> **What to do**:
Please give the data below again in full, exactly as it stands.

----------

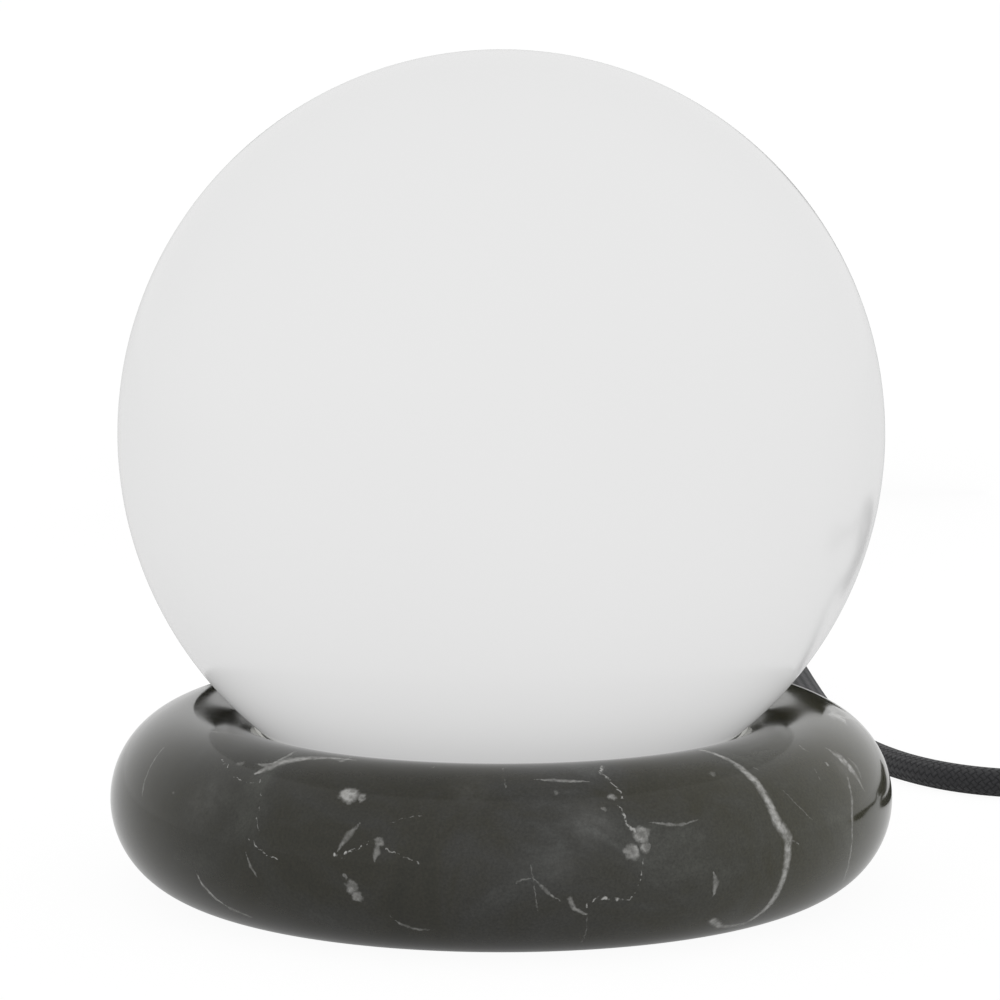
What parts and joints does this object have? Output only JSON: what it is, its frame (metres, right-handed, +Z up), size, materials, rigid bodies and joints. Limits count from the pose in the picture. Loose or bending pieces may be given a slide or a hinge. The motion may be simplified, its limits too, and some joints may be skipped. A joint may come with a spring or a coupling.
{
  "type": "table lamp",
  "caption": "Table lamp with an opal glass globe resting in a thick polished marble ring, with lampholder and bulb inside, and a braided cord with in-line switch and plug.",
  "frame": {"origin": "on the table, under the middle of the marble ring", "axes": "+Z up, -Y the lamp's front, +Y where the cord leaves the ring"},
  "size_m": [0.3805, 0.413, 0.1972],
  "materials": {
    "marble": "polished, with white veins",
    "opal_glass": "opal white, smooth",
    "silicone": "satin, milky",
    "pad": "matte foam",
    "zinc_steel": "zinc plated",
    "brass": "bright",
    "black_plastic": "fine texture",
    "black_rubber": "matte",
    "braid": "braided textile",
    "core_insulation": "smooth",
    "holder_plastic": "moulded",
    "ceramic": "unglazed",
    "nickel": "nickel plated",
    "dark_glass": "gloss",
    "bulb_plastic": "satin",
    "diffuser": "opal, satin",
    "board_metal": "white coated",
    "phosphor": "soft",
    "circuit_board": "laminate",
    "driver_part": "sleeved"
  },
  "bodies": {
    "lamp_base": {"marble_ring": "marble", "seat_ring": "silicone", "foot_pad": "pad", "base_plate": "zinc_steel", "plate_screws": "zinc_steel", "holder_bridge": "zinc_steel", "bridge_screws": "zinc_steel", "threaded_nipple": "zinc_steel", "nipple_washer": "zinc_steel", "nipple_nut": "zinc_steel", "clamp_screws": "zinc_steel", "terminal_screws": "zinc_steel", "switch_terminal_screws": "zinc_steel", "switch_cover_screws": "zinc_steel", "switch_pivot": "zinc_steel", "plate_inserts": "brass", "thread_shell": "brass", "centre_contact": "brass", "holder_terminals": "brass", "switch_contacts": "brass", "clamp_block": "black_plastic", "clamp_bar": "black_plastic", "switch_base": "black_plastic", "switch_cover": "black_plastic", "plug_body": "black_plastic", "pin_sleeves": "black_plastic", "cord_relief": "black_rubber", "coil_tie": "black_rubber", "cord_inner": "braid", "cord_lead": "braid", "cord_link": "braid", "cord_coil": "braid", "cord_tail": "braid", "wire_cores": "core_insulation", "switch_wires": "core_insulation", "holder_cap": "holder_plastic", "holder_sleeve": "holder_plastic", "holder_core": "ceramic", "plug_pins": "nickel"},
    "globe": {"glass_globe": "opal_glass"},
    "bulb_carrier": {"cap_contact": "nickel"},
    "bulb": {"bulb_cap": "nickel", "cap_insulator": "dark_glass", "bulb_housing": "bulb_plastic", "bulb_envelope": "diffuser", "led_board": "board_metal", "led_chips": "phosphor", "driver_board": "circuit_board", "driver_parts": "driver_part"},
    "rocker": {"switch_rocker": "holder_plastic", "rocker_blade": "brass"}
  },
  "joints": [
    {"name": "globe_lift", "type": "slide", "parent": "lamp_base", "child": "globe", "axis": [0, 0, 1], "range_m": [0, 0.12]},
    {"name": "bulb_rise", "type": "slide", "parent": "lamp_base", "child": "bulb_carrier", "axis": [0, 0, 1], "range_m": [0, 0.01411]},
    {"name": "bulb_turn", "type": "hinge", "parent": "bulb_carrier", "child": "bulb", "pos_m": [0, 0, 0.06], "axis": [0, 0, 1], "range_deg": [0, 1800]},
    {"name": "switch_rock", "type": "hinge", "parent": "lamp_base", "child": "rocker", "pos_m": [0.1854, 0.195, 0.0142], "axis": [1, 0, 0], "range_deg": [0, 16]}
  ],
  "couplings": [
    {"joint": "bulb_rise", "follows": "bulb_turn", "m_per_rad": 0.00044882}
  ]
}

----------

> **The completed task**:
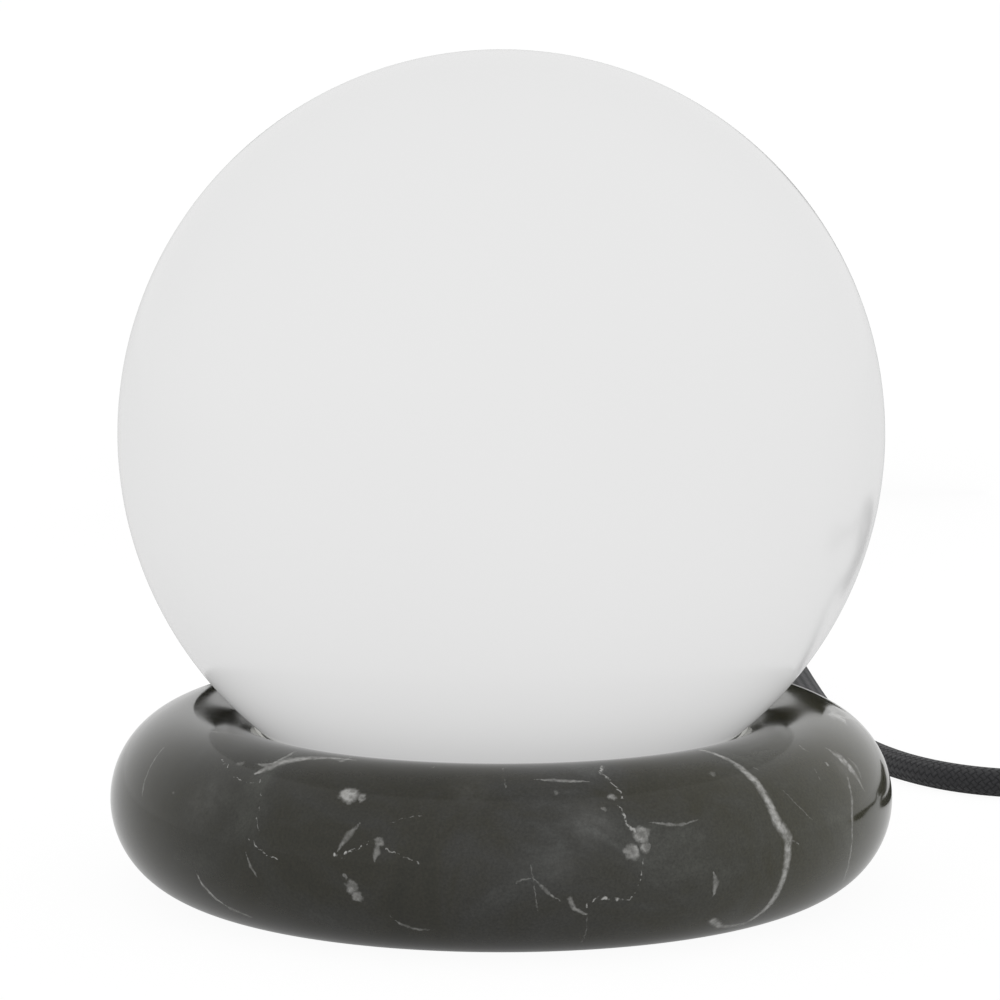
What parts and joints does this object have? Output only JSON: what it is, its frame (metres, right-handed, +Z up), size, materials, rigid bodies and joints. Limits count from the pose in the picture. Loose or bending pieces may be given a slide or a hinge. The motion may be simplified, its limits too, and some joints may be skipped. A joint may come with a spring or a coupling.
{
  "type": "table lamp",
  "caption": "Table lamp with an opal glass globe resting in a thick polished marble ring, with lampholder and bulb inside, and a braided cord with in-line switch and plug.",
  "frame": {"origin": "on the table, under the middle of the marble ring", "axes": "+Z up, -Y the lamp's front, +Y where the cord leaves the ring"},
  "size_m": [0.3805, 0.413, 0.1972],
  "materials": {
    "marble": "polished, with white veins",
    "opal_glass": "opal white, smooth",
    "silicone": "satin, milky",
    "pad": "matte foam",
    "zinc_steel": "zinc plated",
    "brass": "bright",
    "black_plastic": "fine texture",
    "black_rubber": "matte",
    "braid": "braided textile",
    "core_insulation": "smooth",
    "holder_plastic": "moulded",
    "ceramic": "unglazed",
    "nickel": "nickel plated",
    "dark_glass": "gloss",
    "bulb_plastic": "satin",
    "diffuser": "opal, satin",
    "board_metal": "white coated",
    "phosphor": "soft",
    "circuit_board": "laminate",
    "driver_part": "sleeved"
  },
  "bodies": {
    "lamp_base": {"marble_ring": "marble", "seat_ring": "silicone", "foot_pad": "pad", "base_plate": "zinc_steel", "plate_screws": "zinc_steel", "holder_bridge": "zinc_steel", "bridge_screws": "zinc_steel", "threaded_nipple": "zinc_steel", "nipple_washer": "zinc_steel", "nipple_nut": "zinc_steel", "clamp_screws": "zinc_steel", "terminal_screws": "zinc_steel", "switch_terminal_screws": "zinc_steel", "switch_cover_screws": "zinc_steel", "switch_pivot": "zinc_steel", "plate_inserts": "brass", "thread_shell": "brass", "centre_contact": "brass", "holder_terminals": "brass", "switch_contacts": "brass", "clamp_block": "black_plastic", "clamp_bar": "black_plastic", "switch_base": "black_plastic", "switch_cover": "black_plastic", "plug_body": "black_plastic", "pin_sleeves": "black_plastic", "cord_relief": "black_rubber", "coil_tie": "black_rubber", "cord_inner": "braid", "cord_lead": "braid", "cord_link": "braid", "cord_coil": "braid", "cord_tail": "braid", "wire_cores": "core_insulation", "switch_wires": "core_insulation", "holder_cap": "holder_plastic", "holder_sleeve": "holder_plastic", "holder_core": "ceramic", "plug_pins": "nickel"},
    "globe": {"glass_globe": "opal_glass"},
    "bulb_carrier": {"cap_contact": "nickel"},
    "bulb": {"bulb_cap": "nickel", "cap_insulator": "dark_glass", "bulb_housing": "bulb_plastic", "bulb_envelope": "diffuser", "led_board": "board_metal", "led_chips": "phosphor", "driver_board": "circuit_board", "driver_parts": "driver_part"},
    "rocker": {"switch_rocker": "holder_plastic", "rocker_blade": "brass"}
  },
  "joints": [
    {"name": "globe_lift", "type": "slide", "parent": "lamp_base", "child": "globe", "axis": [0, 0, 1], "range_m": [0, 0.12]},
    {"name": "bulb_rise", "type": "slide", "parent": "lamp_base", "child": "bulb_carrier", "axis": [0, 0, 1], "range_m": [0, 0.01411]},
    {"name": "bulb_turn", "type": "hinge", "parent": "bulb_carrier", "child": "bulb", "pos_m": [0, 0, 0.06], "axis": [0, 0, 1], "range_deg": [0, 1800]},
    {"name": "switch_rock", "type": "hinge", "parent": "lamp_base", "child": "rocker", "pos_m": [0.1854, 0.195, 0.0142], "axis": [1, 0, 0], "range_deg": [0, 16]}
  ],
  "couplings": [
    {"joint": "bulb_rise", "follows": "bulb_turn", "m_per_rad": 0.00044882}
  ]
}